Silly Season

It is traditional in political reporting to refer to the run-up to primary elections as the “silly season” because of all the amazing things candidates will say while trying to appeal to different constituencies and bear up under the glare of media coverage.  Recently this time of year has also seen some developments in the copyright world that also justify some bewildered head shaking.

On the legislative front, the PROTECT IP act has been introduced in the Senate for a while now.  It is problematic even in its Senate form, since it would allow private actions to attack web domains based only on accusations of IP piracy, without the usual due process that is necessary to sue an alleged infringer.  But the act got worse, and stranger, when it was introduced into the House of Representative.  A provision was added that would role back the “safe harbor” provision for ISPs from the Digital Millennium Copyright Act and impose an affirmative obligation for web hosting services to police content uploaded by users.  This is in keeping, I am afraid, with the overall effort to force others — the ISPs and the government — to foot the bill for enforcing copyrights owned by the legacy content industries.  Discussions of this bill are all over the Internet; a representative one can be found here.

The argument that we should change the DMCA is becoming very common.  The content industries do not like the bargain they made a decade ago, and seem increasingly to want to shut down the most productive aspects of the internet in order to preserve their traditional business models.  An excellent argument for why we should not let this happen can be found in this discussion of copyright, the Internet and the First Amendment from Thomas Jefferson scholar David Post.

The real silliness, however, comes in the decision to rename the bill in the House, from PROTECT IP to ePARASITES.  I sometimes believe there is a congressional office for acronyms, staffed by some very silly people. When I first heard this new acronym, I thought it was a parody.  Although I now know that the “parasites” referred to are websites that facilitate unauthorized sharing, I initial concluded that it was a joke referring precisely to those industries supporting PROTECT IP who want the taxpaying public to bear all the costs for their failures to innovate.

Another round of silliness was created this week by the filing of a Second Amended Complaint in the lawsuit between the trade group AIME and UCLA over digital streamed video.  The judge dismissed the First Amended Complaint about a month ago but gave the plaintiffs (AIME and AVP Video) permission to refile.  This they have now done, but going through the (long) complaint, I fail to see how they have really addressed many of the judge’s reasons behind the dismissal.

A major reason behind the dismissal was lack of standing for AIME and sovereign immunity protections for the defendants.  I noted at the time that the lawsuit would really need different plaintiffs and different defendants to go forward.  Clearly AIME did not agree, since the new complaint names exactly the same defendants, simply with “and individual” added each time the previous document said they were sued in their official capacities.  This new document does not remove the claims against them in their official capacities, even though the judge already dismissed those claims, and it does not add any facts that I could see that would justify a suit against the individuals.  So the refiling really just seems to double down on the failings of the first complaint.

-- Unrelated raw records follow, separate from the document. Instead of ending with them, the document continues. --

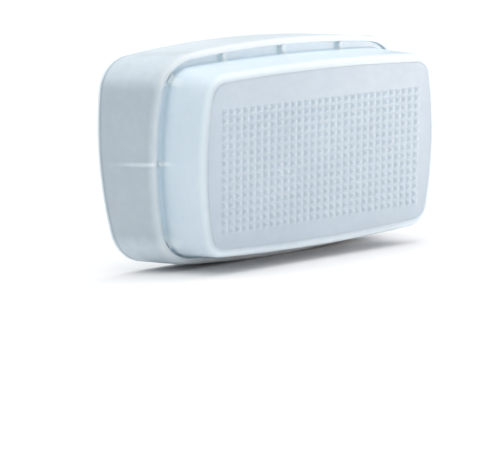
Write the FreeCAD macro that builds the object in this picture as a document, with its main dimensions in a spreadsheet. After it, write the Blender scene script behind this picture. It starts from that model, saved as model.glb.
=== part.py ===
import FreeCAD, Part
import math
import os
import Sketcher

# Push-on diffuser cap for a compact shoe-mount flash, in millimetres.
# The origin is the centre of the mouth. The sleeve runs along Y from the mouth (y = 0)
# towards the front (-Y), Z is up. The front panel and everything on the diffuser box are
# raked: the top of the panel leans forward of its bottom.

doc = FreeCAD.newDocument("flash_diffuser_cap")

DIMENSIONS = {
    # rake of the front panel against the sleeve axis, degrees
    "rake": 8.0,
    # centre of the prism field, from the centre of the mouth
    "panel_distance": 31.4,
    "panel_drop": 2.5,
    # sleeve, outer sizes at the mouth and at the lip
    "mouth_half_width": 38.9,
    "mouth_half_height": 25.2,
    "mouth_side_bow": 86.0,
    "mouth_top_bow": 229.0,
    "mouth_corner": 8.6,
    "mouth_wall": 1.5,
    "mouth_round": 0.5,
    "lip_half_width": 35.65,
    "lip_half_height": 25.0,
    "lip_side_bow": 81.5,
    "lip_top_bow": 255.0,
    "lip_corner": 9.8,
    "lip_wall": 0.9,
    "lip_round": 1.2,
    "lip_depth": 14.9,
    "lip_width": 1.5,
    "lip_thickness": 1.0,
    # rib at mid height on each side of the sleeve: it rises from the wall towards the lip
    "rib_from_mouth": 4.5,
    "rib_from_lip": 0.9,
    "rib_width": 1.1,
    "rib_height": 0.35,
    # diffuser box, outer sizes at the front edge and at the flange
    "box_wall": 1.5,
    "box_front_half_width": 33.2,
    "box_front_half_height": 20.8,
    "box_front_rise": 1.1,
    "box_back_half_width": 32.4,
    "box_back_half_height": 21.9,
    "box_back_drop": 0.5,
    "box_side_bow": 84.0,
    "box_top_bow": 435.0,
    "box_corner": 5.2,
    "box_round": 1.7,
    "flange_thickness": 1.5,
    "flange_gap": 0.25,
    "cove_round": 0.5,
    # bars across the strip between the box wall and the lip
    "bridge_spacing": 16.4,
    "bridge_shortening": 0.5,
    "bridge_width": 1.2,
    "corner_web_width": 1.6,
    "corner_web_angle": 31.0,
    "corner_web_reach": 36.0,
    # prism window and its rebate in the front frame
    "frame_width": 1.9,
    "fit_gap": 0.08,
    "window_thickness": 1.2,
    "ledge_width": 1.3,
    "ledge_thickness": 0.9,
    "prism_pitch": 1.85,
    "prism_height": 0.65,
    "prism_columns": 30.0,
    "prism_rows": 15.0,
    "prism_flat": 0.12,
}

dims = doc.addObject("Spreadsheet::Sheet", "dims")
for row, (alias, number) in enumerate(DIMENSIONS.items(), start=1):
    dims.set("A" + str(row), alias)
    dims.set("B" + str(row), str(number))
    dims.setAlias("B" + str(row), alias)
doc.recompute()


def new_body(label):
    body = doc.addObject("PartDesign::Body", label)
    body.Label = label
    return body


def origin_plane(body, role):
    return next(item for item in body.Origin.OriginFeatures if item.Role == role)


def new_sketch(body, name, plane="XZ_Plane", forward="0", up="0", tilt="0"):
    """A sketch parallel to an origin plane, moved along its normal and up, then tilted."""
    sketch = body.newObject("Sketcher::SketchObject", name)
    sketch.AttachmentSupport = [(origin_plane(body, plane), "")]
    sketch.MapMode = "FlatFace"
    sketch.AttachmentOffset = FreeCAD.Placement(
        FreeCAD.Vector(0, 0, 0), FreeCAD.Rotation(FreeCAD.Vector(1, 0, 0), 1))
    sketch.setExpression(".AttachmentOffset.Base.y", up)
    sketch.setExpression(".AttachmentOffset.Base.z", forward)
    sketch.setExpression(".AttachmentOffset.Rotation.Angle", tilt)
    return sketch


def named_constraint(sketch, name, expression, *arguments):
    index = sketch.addConstraint(Sketcher.Constraint(*arguments, sketch.evalExpression(expression)))
    sketch.renameConstraint(index, name)
    sketch.setExpression("Constraints." + name, expression)


def corner_centre(half_width, half_height, side_bow, top_bow, corner):
    """Centre of the corner arc that touches the bowed side and the bowed top from inside."""
    side = FreeCAD.Vector(half_width - side_bow, 0, 0)
    top = FreeCAD.Vector(0, half_height - top_bow, 0)
    to_side = side_bow - corner
    to_top = top_bow - corner
    between = top - side
    along = (to_side ** 2 - to_top ** 2 + between.Length ** 2) / (2 * between.Length)
    across = math.sqrt(to_side ** 2 - along ** 2)
    axis = FreeCAD.Vector(between).normalize()
    normal = FreeCAD.Vector(-axis.y, axis.x, 0)
    choices = [side + axis * along + normal * across * sign for sign in (1, -1)]
    return max(choices, key=lambda point: point.x + point.y), side, top


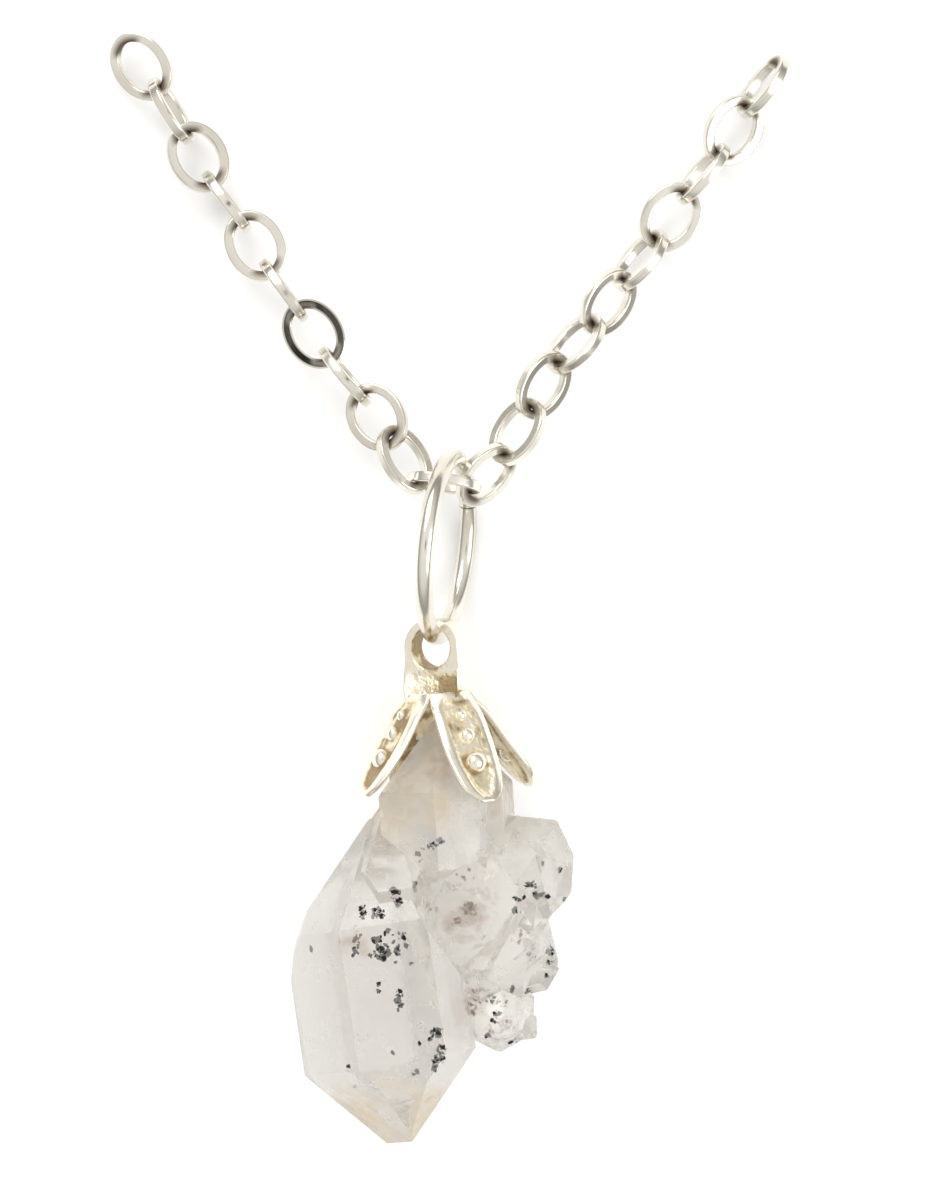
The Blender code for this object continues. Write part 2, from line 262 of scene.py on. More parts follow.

Also, AIME tried to rescue its “associational standing” but pointing to “injury in fact” to the association itself.  Such injury, incredibly, seems to be primarily the damage done to AIME by its relentless pursuit of this lawsuit, which it brought in the first place.  Staff time has been consumed, they say, and the reputation of the association harmed.  New members are reluctant to join.  Why any of this confers standing on AIME against UCLA is beyond me; members may not be joining because they do not want association dues spent tilting at windmills.  Also, the judge already rejected the argument that “diversion of resource” for the lawsuit was enough to establish the required showing of injury.  It is not clear to me that simply adding more detail can rescue this argument.

The new complaint again asserts that sovereign immunity was waived by UCLA when it signed license agreements with a jurisdictional clause, and by its own policy of obeying federal copyright law.  Both of these arguments were already rejected by the judge, so reasserting them seems more like a criticism of the previous decision than a new argument.

On the substantive arguments, I also can see very little that has been added that should change the outcome here.  The license between AVP and UCLA is reasserted, with the same language that caused the judge to read it in a way that undermined the first set of copyright claims.  One addition is the claim that the UCLA system is “open” (which the license does not allow) because it has a guest feature that can be turned on, but there is no assertion that it ever has been turned on in fact.  Another addition are the state law claims for tortious interference with a contract and prospective interference with a business advantage.  Like the previous state law claims, this seems entirely founded on the copyright infringement claim, so I see no reason these would not be preempted by the resolution of the copyright issue, as the previous claims were.

In both these instances, I think we see the emotion of righteous indignation overcoming reason.  The very thing, it seems, that makes this the silly season.